Object data in JSON
|---|

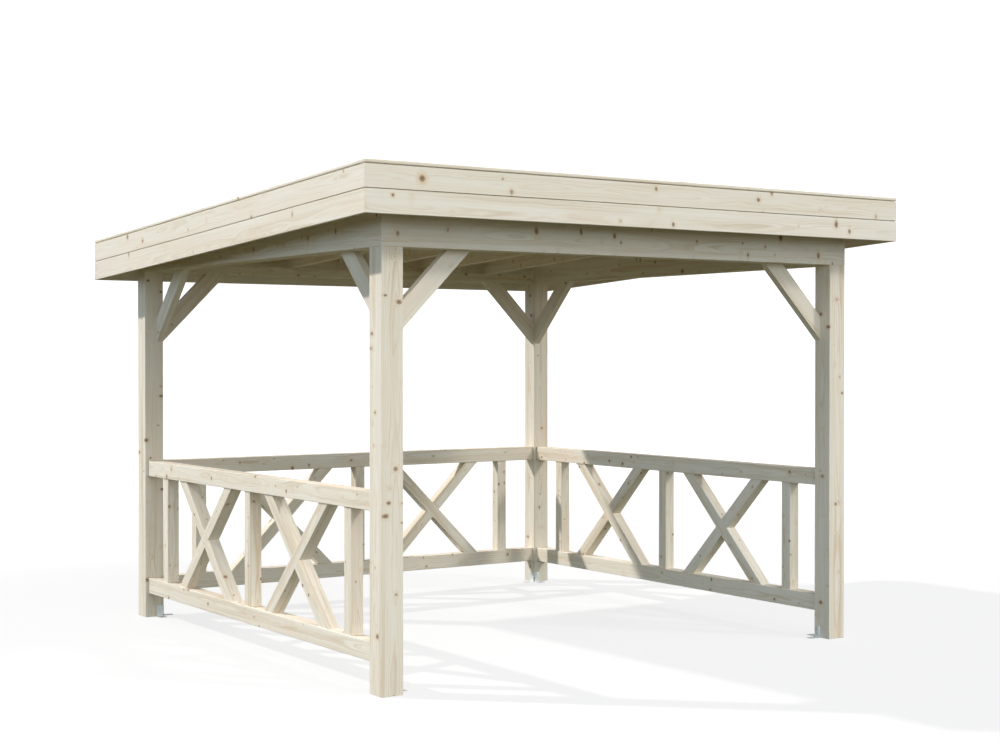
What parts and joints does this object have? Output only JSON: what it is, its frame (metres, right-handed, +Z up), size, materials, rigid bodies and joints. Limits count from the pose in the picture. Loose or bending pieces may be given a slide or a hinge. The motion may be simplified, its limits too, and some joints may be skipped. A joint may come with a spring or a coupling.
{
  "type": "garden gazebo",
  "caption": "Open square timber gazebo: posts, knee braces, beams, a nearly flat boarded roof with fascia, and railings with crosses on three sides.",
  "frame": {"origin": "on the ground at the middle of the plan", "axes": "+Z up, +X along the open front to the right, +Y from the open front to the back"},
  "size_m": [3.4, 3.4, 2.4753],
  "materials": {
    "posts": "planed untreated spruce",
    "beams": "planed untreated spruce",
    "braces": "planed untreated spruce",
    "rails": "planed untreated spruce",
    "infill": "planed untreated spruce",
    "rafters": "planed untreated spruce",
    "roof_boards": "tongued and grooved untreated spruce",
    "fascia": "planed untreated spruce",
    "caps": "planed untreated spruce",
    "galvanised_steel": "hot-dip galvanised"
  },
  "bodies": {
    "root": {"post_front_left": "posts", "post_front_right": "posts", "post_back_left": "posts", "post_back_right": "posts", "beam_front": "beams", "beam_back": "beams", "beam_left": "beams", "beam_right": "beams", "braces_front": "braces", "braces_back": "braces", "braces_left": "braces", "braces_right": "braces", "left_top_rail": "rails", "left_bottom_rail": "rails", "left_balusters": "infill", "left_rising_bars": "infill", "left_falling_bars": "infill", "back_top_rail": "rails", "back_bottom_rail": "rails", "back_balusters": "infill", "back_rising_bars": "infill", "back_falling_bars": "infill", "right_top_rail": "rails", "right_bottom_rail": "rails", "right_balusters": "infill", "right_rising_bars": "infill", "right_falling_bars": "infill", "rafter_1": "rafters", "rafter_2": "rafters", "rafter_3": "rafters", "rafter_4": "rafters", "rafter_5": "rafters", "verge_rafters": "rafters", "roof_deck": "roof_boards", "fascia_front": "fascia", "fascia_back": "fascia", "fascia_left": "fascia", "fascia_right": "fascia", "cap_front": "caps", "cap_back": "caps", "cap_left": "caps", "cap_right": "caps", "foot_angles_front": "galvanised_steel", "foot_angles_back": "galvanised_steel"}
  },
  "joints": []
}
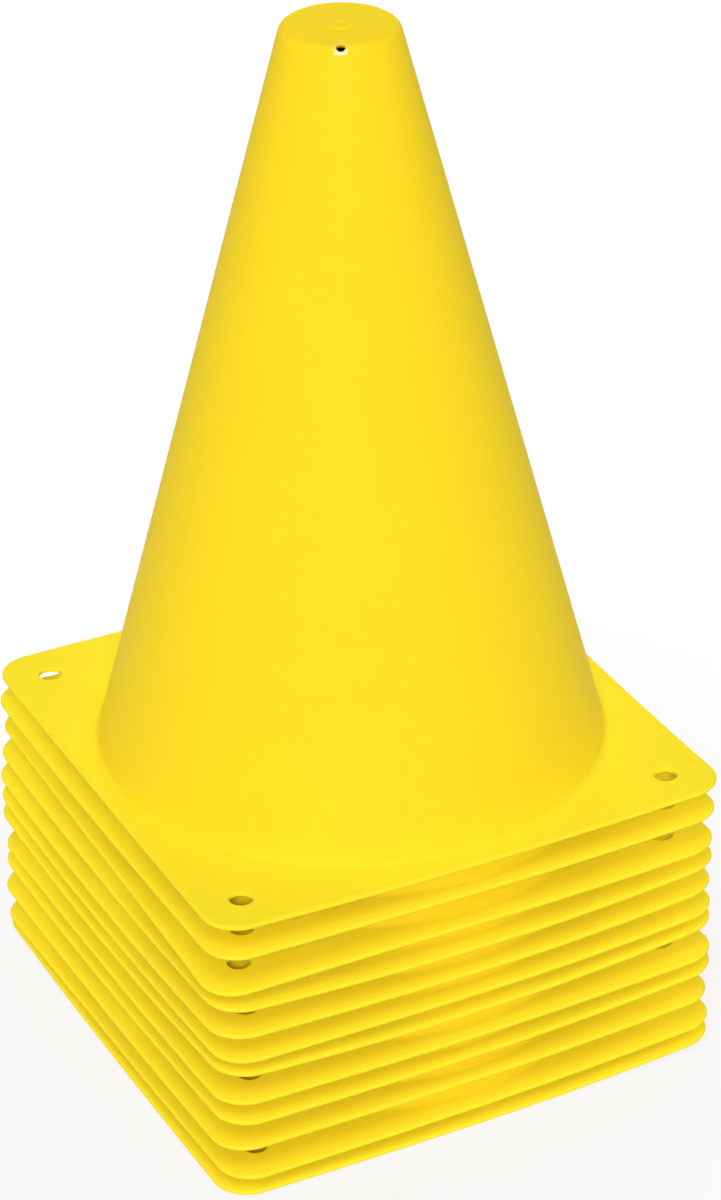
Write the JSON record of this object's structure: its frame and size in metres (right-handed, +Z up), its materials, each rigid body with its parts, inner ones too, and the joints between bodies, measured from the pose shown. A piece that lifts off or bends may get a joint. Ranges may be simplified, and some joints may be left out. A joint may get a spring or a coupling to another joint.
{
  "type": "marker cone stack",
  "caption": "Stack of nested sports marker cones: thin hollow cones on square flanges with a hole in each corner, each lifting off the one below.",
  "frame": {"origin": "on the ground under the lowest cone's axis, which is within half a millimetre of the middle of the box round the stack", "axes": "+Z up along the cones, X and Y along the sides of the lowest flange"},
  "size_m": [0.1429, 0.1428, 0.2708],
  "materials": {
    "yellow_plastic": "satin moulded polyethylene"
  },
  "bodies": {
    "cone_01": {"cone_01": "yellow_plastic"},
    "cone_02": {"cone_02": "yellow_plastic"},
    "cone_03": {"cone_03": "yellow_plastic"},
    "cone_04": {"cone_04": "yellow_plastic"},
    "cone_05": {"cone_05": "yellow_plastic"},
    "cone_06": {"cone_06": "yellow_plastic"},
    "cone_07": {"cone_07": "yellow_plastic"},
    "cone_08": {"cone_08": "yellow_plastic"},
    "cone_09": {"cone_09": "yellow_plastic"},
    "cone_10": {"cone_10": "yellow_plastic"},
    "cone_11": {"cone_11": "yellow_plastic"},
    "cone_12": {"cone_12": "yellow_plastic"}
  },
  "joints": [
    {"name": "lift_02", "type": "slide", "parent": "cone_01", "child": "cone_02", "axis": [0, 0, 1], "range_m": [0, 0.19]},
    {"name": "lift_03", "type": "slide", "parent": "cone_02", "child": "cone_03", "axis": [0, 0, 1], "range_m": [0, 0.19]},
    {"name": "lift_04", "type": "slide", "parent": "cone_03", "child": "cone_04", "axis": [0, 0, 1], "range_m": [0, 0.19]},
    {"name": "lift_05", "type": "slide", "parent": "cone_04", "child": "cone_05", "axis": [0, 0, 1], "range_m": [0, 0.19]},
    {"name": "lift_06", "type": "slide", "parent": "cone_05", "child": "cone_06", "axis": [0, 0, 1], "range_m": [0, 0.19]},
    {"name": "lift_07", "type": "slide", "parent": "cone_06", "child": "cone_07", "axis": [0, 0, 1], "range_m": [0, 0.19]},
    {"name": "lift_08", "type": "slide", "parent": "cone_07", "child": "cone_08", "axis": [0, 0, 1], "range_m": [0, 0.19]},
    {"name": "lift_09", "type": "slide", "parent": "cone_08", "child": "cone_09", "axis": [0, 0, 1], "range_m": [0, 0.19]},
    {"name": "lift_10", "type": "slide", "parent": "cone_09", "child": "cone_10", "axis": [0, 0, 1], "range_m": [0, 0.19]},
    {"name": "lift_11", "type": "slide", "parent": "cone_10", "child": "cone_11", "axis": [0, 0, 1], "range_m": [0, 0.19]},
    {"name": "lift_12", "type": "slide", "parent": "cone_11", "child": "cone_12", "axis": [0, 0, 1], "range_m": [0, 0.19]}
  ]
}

|---|

Repeat the listing in full, keeping every line exactly as it is.

• **Response to this task**
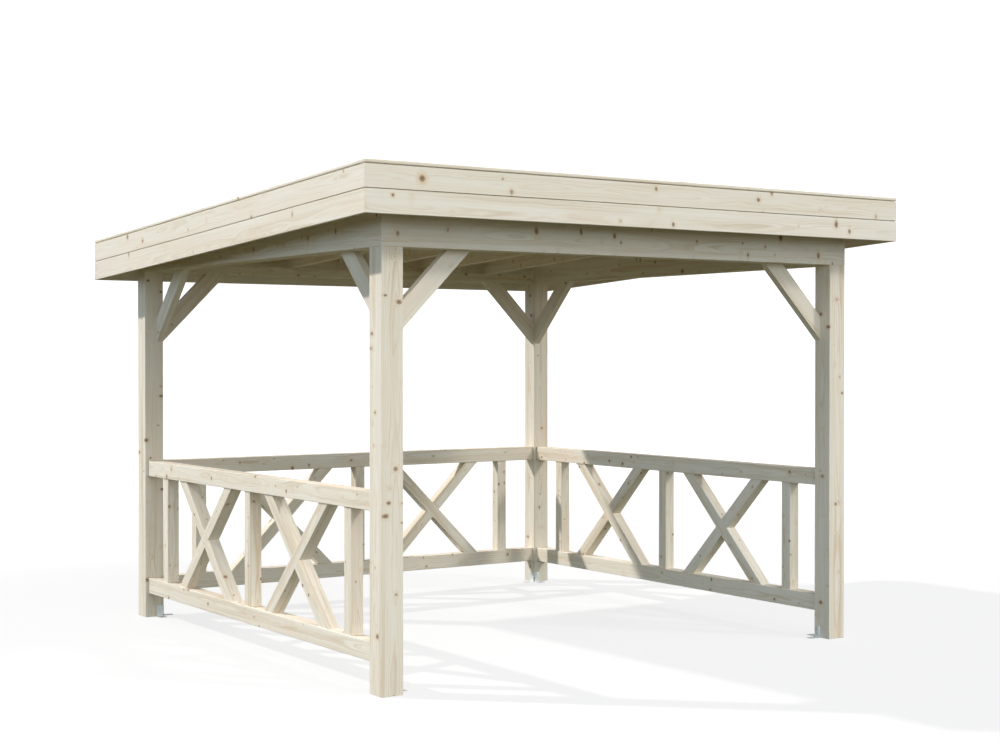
What parts and joints does this object have? Output only JSON: what it is, its frame (metres, right-handed, +Z up), size, materials, rigid bodies and joints. Limits count from the pose in the picture. Loose or bending pieces may be given a slide or a hinge. The motion may be simplified, its limits too, and some joints may be skipped. A joint may come with a spring or a coupling.
{
  "type": "garden gazebo",
  "caption": "Open square timber gazebo: posts, knee braces, beams, a nearly flat boarded roof with fascia, and railings with crosses on three sides.",
  "frame": {"origin": "on the ground at the middle of the plan", "axes": "+Z up, +X along the open front to the right, +Y from the open front to the back"},
  "size_m": [3.4, 3.4, 2.4753],
  "materials": {
    "posts": "planed untreated spruce",
    "beams": "planed untreated spruce",
    "braces": "planed untreated spruce",
    "rails": "planed untreated spruce",
    "infill": "planed untreated spruce",
    "rafters": "planed untreated spruce",
    "roof_boards": "tongued and grooved untreated spruce",
    "fascia": "planed untreated spruce",
    "caps": "planed untreated spruce",
    "galvanised_steel": "hot-dip galvanised"
  },
  "bodies": {
    "root": {"post_front_left": "posts", "post_front_right": "posts", "post_back_left": "posts", "post_back_right": "posts", "beam_front": "beams", "beam_back": "beams", "beam_left": "beams", "beam_right": "beams", "braces_front": "braces", "braces_back": "braces", "braces_left": "braces", "braces_right": "braces", "left_top_rail": "rails", "left_bottom_rail": "rails", "left_balusters": "infill", "left_rising_bars": "infill", "left_falling_bars": "infill", "back_top_rail": "rails", "back_bottom_rail": "rails", "back_balusters": "infill", "back_rising_bars": "infill", "back_falling_bars": "infill", "right_top_rail": "rails", "right_bottom_rail": "rails", "right_balusters": "infill", "right_rising_bars": "infill", "right_falling_bars": "infill", "rafter_1": "rafters", "rafter_2": "rafters", "rafter_3": "rafters", "rafter_4": "rafters", "rafter_5": "rafters", "verge_rafters": "rafters", "roof_deck": "roof_boards", "fascia_front": "fascia", "fascia_back": "fascia", "fascia_left": "fascia", "fascia_right": "fascia", "cap_front": "caps", "cap_back": "caps", "cap_left": "caps", "cap_right": "caps", "foot_angles_front": "galvanised_steel", "foot_angles_back": "galvanised_steel"}
  },
  "joints": []
}
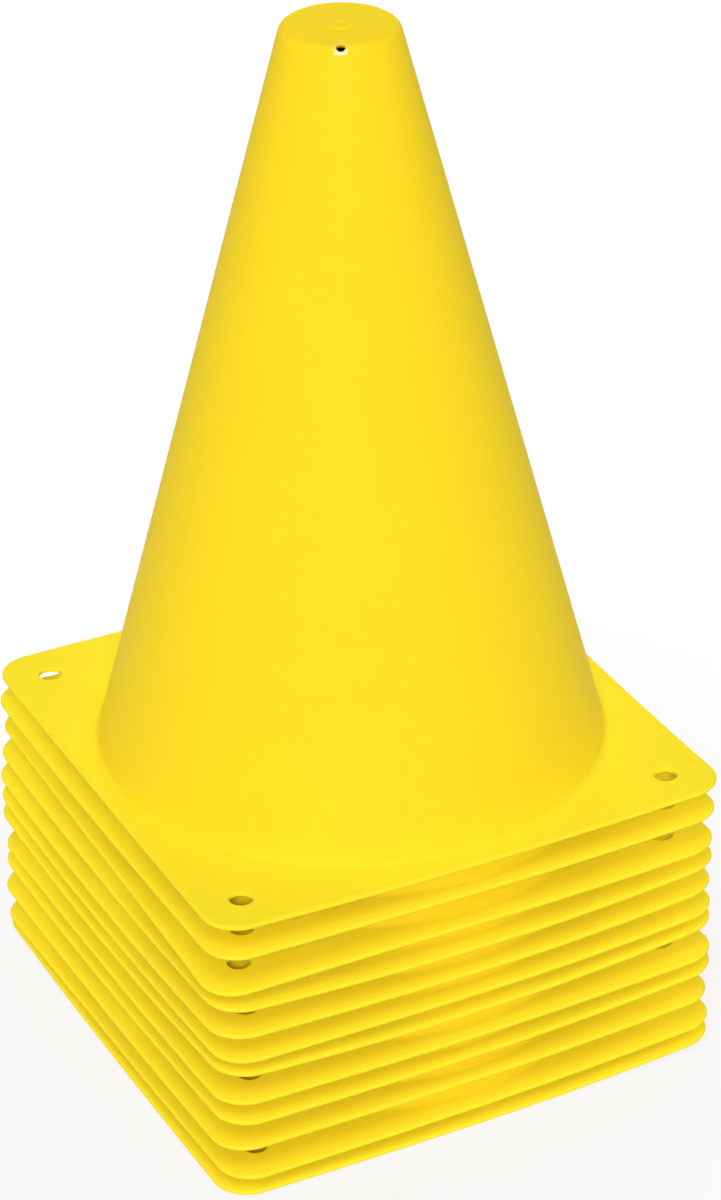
Write the JSON record of this object's structure: its frame and size in metres (right-handed, +Z up), its materials, each rigid body with its parts, inner ones too, and the joints between bodies, measured from the pose shown. A piece that lifts off or bends may get a joint. Ranges may be simplified, and some joints may be left out. A joint may get a spring or a coupling to another joint.
{
  "type": "marker cone stack",
  "caption": "Stack of nested sports marker cones: thin hollow cones on square flanges with a hole in each corner, each lifting off the one below.",
  "frame": {"origin": "on the ground under the lowest cone's axis, which is within half a millimetre of the middle of the box round the stack", "axes": "+Z up along the cones, X and Y along the sides of the lowest flange"},
  "size_m": [0.1429, 0.1428, 0.2708],
  "materials": {
    "yellow_plastic": "satin moulded polyethylene"
  },
  "bodies": {
    "cone_01": {"cone_01": "yellow_plastic"},
    "cone_02": {"cone_02": "yellow_plastic"},
    "cone_03": {"cone_03": "yellow_plastic"},
    "cone_04": {"cone_04": "yellow_plastic"},
    "cone_05": {"cone_05": "yellow_plastic"},
    "cone_06": {"cone_06": "yellow_plastic"},
    "cone_07": {"cone_07": "yellow_plastic"},
    "cone_08": {"cone_08": "yellow_plastic"},
    "cone_09": {"cone_09": "yellow_plastic"},
    "cone_10": {"cone_10": "yellow_plastic"},
    "cone_11": {"cone_11": "yellow_plastic"},
    "cone_12": {"cone_12": "yellow_plastic"}
  },
  "joints": [
    {"name": "lift_02", "type": "slide", "parent": "cone_01", "child": "cone_02", "axis": [0, 0, 1], "range_m": [0, 0.19]},
    {"name": "lift_03", "type": "slide", "parent": "cone_02", "child": "cone_03", "axis": [0, 0, 1], "range_m": [0, 0.19]},
    {"name": "lift_04", "type": "slide", "parent": "cone_03", "child": "cone_04", "axis": [0, 0, 1], "range_m": [0, 0.19]},
    {"name": "lift_05", "type": "slide", "parent": "cone_04", "child": "cone_05", "axis": [0, 0, 1], "range_m": [0, 0.19]},
    {"name": "lift_06", "type": "slide", "parent": "cone_05", "child": "cone_06", "axis": [0, 0, 1], "range_m": [0, 0.19]},
    {"name": "lift_07", "type": "slide", "parent": "cone_06", "child": "cone_07", "axis": [0, 0, 1], "range_m": [0, 0.19]},
    {"name": "lift_08", "type": "slide", "parent": "cone_07", "child": "cone_08", "axis": [0, 0, 1], "range_m": [0, 0.19]},
    {"name": "lift_09", "type": "slide", "parent": "cone_08", "child": "cone_09", "axis": [0, 0, 1], "range_m": [0, 0.19]},
    {"name": "lift_10", "type": "slide", "parent": "cone_09", "child": "cone_10", "axis": [0, 0, 1], "range_m": [0, 0.19]},
    {"name": "lift_11", "type": "slide", "parent": "cone_10", "child": "cone_11", "axis": [0, 0, 1], "range_m": [0, 0.19]},
    {"name": "lift_12", "type": "slide", "parent": "cone_11", "child": "cone_12", "axis": [0, 0, 1], "range_m": [0, 0.19]}
  ]
}